### WHAT TO DO
Pick out every line with the word "scene" and copy it.
** begin **
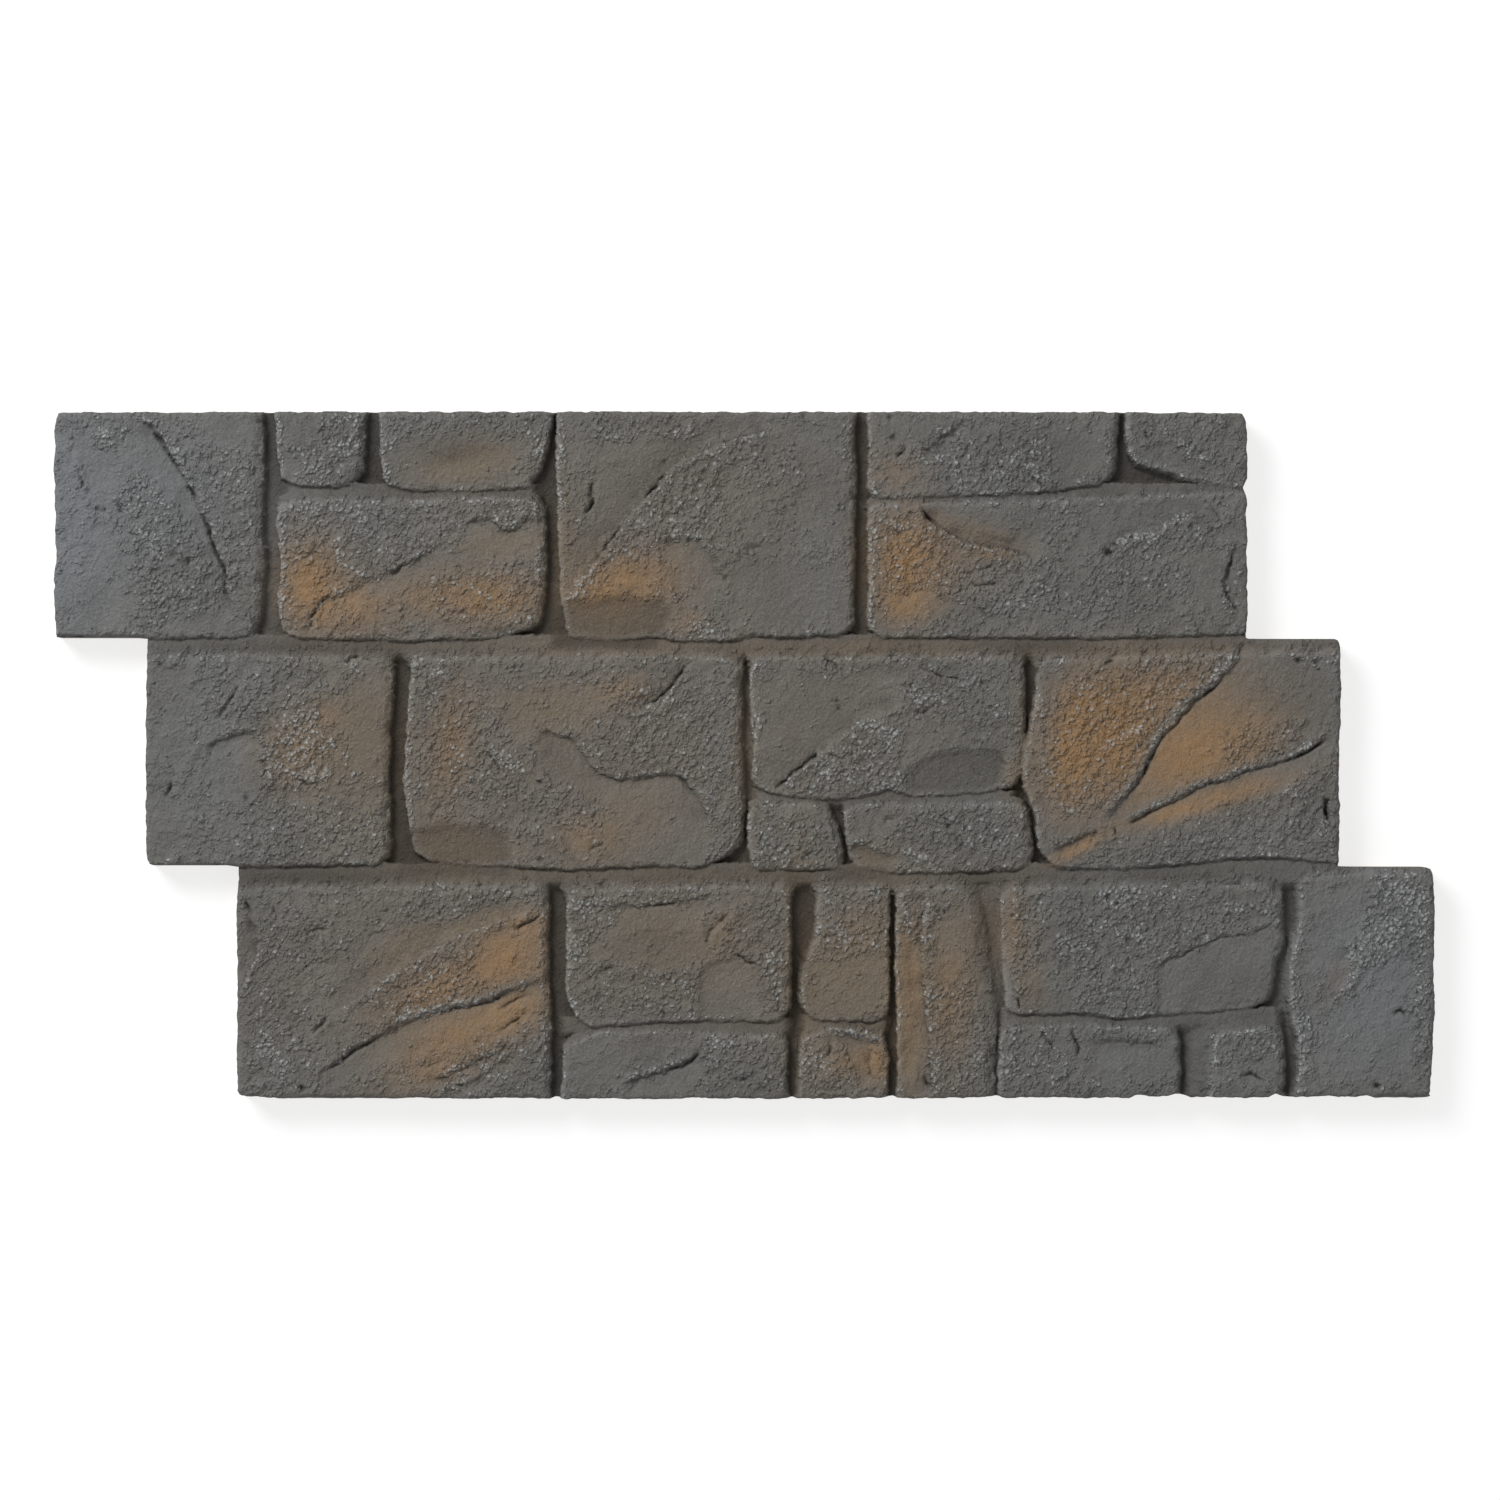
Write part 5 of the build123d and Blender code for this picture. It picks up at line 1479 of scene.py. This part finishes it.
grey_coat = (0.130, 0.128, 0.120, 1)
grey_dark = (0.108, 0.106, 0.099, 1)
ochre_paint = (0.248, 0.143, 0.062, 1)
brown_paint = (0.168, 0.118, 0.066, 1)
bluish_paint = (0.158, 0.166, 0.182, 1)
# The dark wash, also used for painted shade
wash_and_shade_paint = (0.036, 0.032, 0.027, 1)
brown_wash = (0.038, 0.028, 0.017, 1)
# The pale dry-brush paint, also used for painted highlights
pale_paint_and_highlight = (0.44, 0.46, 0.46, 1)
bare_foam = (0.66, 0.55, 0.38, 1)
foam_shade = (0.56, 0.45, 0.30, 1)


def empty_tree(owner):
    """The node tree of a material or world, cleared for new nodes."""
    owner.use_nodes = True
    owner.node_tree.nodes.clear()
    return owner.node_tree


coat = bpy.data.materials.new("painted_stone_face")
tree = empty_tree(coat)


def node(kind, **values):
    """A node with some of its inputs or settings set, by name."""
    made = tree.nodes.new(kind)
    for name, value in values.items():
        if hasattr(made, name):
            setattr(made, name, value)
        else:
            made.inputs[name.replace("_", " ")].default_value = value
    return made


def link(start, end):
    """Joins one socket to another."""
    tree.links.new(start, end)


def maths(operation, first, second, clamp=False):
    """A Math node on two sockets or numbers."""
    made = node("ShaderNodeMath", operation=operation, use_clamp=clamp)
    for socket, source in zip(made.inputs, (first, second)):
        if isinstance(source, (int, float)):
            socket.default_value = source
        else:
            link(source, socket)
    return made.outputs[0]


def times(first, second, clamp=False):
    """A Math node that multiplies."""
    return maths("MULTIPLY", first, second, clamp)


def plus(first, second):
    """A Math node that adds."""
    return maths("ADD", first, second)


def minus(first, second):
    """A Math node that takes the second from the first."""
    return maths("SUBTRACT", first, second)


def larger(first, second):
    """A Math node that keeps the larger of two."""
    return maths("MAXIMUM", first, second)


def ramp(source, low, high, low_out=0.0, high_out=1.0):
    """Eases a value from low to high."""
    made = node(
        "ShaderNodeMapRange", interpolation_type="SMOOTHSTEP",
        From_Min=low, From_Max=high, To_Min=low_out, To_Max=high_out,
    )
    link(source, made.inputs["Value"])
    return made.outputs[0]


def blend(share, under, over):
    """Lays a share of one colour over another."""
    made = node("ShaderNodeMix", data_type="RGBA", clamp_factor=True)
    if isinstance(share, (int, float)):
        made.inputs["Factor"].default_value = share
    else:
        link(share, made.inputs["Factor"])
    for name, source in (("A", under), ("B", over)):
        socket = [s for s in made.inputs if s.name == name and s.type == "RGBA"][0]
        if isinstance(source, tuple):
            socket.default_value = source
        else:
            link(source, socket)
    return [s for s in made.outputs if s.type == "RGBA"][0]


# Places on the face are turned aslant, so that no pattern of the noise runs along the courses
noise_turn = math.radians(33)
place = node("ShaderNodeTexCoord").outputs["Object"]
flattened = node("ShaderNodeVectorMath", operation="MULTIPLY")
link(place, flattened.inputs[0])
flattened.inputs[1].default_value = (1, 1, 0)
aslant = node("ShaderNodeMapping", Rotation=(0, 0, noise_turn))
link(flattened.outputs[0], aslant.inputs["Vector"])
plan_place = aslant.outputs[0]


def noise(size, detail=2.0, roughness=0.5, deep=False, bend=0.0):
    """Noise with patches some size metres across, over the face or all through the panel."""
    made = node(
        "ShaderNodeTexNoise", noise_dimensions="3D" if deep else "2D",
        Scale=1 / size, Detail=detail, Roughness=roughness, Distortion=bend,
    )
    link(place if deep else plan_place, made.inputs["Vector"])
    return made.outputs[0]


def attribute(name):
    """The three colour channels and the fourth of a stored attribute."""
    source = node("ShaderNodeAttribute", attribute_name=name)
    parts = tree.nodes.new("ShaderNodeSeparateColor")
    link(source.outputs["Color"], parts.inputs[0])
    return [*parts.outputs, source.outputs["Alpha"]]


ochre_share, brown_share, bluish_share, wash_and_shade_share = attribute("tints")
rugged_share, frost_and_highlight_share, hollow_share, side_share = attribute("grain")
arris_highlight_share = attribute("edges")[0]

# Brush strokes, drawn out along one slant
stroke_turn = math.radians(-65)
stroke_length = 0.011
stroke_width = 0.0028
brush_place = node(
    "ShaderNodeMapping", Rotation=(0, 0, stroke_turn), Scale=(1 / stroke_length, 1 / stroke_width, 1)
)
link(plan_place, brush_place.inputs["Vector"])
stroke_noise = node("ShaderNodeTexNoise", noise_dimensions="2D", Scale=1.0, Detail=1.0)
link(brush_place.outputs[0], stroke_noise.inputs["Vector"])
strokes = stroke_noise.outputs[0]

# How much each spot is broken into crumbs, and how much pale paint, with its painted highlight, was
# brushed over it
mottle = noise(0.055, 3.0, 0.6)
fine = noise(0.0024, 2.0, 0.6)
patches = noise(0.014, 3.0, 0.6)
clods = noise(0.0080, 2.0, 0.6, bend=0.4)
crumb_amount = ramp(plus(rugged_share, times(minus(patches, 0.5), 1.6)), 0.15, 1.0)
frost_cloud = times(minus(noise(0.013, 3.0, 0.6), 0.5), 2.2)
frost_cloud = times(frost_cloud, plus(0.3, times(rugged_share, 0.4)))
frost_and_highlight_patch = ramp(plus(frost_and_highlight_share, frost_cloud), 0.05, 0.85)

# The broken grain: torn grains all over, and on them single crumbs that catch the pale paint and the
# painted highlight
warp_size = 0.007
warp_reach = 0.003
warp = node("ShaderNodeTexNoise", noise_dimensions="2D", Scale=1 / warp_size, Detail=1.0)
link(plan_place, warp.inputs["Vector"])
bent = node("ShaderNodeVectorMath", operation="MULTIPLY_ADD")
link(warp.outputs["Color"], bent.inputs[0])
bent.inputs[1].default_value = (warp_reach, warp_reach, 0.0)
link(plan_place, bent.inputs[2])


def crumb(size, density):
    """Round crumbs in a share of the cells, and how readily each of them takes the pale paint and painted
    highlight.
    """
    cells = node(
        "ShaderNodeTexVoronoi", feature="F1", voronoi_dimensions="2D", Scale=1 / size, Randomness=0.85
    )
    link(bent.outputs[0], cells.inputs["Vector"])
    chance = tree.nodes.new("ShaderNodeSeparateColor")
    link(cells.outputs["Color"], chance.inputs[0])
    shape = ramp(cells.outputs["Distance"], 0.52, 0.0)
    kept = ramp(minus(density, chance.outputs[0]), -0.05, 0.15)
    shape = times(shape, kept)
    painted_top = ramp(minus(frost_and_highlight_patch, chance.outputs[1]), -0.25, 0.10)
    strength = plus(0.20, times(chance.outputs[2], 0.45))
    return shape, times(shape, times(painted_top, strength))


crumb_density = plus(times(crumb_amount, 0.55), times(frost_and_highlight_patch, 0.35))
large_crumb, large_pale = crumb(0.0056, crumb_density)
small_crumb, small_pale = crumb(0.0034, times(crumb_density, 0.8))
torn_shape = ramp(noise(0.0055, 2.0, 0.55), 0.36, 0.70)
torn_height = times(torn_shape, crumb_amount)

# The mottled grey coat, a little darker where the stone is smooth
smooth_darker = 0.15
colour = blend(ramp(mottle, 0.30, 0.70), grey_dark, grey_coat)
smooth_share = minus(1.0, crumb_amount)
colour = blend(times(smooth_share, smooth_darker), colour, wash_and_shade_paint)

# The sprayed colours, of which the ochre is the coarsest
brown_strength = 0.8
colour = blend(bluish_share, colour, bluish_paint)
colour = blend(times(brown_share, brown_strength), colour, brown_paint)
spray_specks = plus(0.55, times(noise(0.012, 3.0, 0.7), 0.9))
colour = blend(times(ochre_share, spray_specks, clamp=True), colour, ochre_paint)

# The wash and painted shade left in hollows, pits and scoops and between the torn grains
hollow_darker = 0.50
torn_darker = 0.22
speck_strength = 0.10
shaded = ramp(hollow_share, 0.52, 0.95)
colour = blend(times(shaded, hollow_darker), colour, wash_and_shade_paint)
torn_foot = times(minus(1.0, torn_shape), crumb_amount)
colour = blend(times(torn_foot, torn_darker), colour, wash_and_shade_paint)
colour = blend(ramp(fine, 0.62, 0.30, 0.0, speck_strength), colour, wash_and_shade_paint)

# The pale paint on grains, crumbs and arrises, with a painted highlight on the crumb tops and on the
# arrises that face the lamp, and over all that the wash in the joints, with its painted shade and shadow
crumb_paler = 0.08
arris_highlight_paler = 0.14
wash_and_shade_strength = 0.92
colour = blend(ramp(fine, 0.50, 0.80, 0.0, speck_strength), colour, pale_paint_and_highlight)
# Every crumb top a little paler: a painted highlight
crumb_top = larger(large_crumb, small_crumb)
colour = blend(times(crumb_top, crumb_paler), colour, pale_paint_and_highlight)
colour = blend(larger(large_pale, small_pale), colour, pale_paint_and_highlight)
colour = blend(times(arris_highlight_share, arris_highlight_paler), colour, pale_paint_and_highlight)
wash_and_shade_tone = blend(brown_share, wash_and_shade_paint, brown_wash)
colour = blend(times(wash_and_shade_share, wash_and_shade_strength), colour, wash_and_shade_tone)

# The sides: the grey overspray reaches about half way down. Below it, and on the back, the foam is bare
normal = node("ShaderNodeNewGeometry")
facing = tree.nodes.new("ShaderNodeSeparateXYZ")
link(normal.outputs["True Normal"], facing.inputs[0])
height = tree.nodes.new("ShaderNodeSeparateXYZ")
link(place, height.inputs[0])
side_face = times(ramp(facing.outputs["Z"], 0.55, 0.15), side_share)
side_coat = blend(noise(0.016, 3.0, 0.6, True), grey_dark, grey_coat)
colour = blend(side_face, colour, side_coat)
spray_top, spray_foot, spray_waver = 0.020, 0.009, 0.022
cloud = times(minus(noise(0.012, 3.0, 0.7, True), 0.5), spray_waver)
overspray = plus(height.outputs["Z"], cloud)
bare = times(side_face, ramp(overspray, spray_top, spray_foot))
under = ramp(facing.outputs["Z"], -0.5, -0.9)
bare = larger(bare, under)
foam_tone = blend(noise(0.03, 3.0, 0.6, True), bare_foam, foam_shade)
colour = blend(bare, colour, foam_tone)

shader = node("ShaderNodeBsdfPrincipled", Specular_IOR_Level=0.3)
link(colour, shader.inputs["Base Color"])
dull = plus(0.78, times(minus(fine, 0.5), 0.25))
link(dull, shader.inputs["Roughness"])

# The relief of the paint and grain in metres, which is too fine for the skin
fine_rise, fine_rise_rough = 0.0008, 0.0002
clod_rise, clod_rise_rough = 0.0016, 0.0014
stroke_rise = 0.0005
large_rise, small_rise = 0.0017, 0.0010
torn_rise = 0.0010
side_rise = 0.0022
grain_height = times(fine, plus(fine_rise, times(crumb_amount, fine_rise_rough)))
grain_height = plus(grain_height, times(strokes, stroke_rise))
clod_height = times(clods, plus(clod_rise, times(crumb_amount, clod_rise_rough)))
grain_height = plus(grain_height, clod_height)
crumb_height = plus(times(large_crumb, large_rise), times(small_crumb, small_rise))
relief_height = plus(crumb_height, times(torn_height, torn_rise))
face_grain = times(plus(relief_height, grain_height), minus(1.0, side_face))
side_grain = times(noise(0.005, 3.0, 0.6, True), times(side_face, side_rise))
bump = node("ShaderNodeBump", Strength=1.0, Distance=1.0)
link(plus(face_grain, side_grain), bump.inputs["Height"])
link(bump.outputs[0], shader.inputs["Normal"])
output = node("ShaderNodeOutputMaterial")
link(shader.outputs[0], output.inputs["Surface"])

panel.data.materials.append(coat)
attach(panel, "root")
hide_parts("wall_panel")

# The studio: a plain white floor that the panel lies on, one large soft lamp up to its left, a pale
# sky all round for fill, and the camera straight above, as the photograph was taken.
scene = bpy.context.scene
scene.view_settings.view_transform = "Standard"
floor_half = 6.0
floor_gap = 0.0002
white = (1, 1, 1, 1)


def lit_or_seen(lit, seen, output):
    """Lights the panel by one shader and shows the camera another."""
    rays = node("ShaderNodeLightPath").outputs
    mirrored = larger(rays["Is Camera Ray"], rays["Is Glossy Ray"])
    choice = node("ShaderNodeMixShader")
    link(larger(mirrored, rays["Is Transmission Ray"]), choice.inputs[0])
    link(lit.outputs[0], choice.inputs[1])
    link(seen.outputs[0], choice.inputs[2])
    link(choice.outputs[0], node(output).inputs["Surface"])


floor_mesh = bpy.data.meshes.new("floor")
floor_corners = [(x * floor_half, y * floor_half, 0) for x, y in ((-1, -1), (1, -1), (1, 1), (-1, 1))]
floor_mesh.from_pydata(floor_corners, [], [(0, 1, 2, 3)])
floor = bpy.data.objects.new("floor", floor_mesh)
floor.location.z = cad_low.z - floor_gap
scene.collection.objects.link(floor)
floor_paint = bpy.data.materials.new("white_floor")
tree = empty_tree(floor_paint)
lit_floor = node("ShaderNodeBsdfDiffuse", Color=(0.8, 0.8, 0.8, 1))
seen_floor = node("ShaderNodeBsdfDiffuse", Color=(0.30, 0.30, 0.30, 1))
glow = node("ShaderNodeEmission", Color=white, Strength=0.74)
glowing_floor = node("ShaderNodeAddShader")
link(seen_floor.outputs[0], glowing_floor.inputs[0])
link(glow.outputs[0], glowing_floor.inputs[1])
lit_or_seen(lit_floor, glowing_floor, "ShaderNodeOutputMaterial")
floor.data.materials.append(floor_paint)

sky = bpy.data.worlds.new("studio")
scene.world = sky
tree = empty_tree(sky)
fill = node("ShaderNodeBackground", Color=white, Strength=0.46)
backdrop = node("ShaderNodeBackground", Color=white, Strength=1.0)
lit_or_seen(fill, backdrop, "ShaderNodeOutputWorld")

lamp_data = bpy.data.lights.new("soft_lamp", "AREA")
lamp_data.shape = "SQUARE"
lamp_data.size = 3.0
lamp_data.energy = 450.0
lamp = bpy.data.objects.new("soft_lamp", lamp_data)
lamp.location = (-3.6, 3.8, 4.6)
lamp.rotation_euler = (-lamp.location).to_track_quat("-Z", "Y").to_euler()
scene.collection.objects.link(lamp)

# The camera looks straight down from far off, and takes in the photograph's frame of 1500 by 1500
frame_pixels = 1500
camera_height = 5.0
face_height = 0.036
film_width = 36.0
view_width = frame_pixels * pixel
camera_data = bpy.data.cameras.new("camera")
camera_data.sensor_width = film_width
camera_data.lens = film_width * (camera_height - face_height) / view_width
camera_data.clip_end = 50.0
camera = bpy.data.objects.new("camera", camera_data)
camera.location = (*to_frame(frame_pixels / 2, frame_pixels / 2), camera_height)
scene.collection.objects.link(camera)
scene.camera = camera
** end **
### RESULT FOR THIS TASK
Write part 5 of the build123d and Blender code for this picture. It picks up at line 1479 of scene.py. This part finishes it.
scene = bpy.context.scene
scene.view_settings.view_transform = "Standard"
scene.collection.objects.link(floor)
scene.world = sky
scene.collection.objects.link(lamp)
scene.collection.objects.link(camera)
scene.camera = camera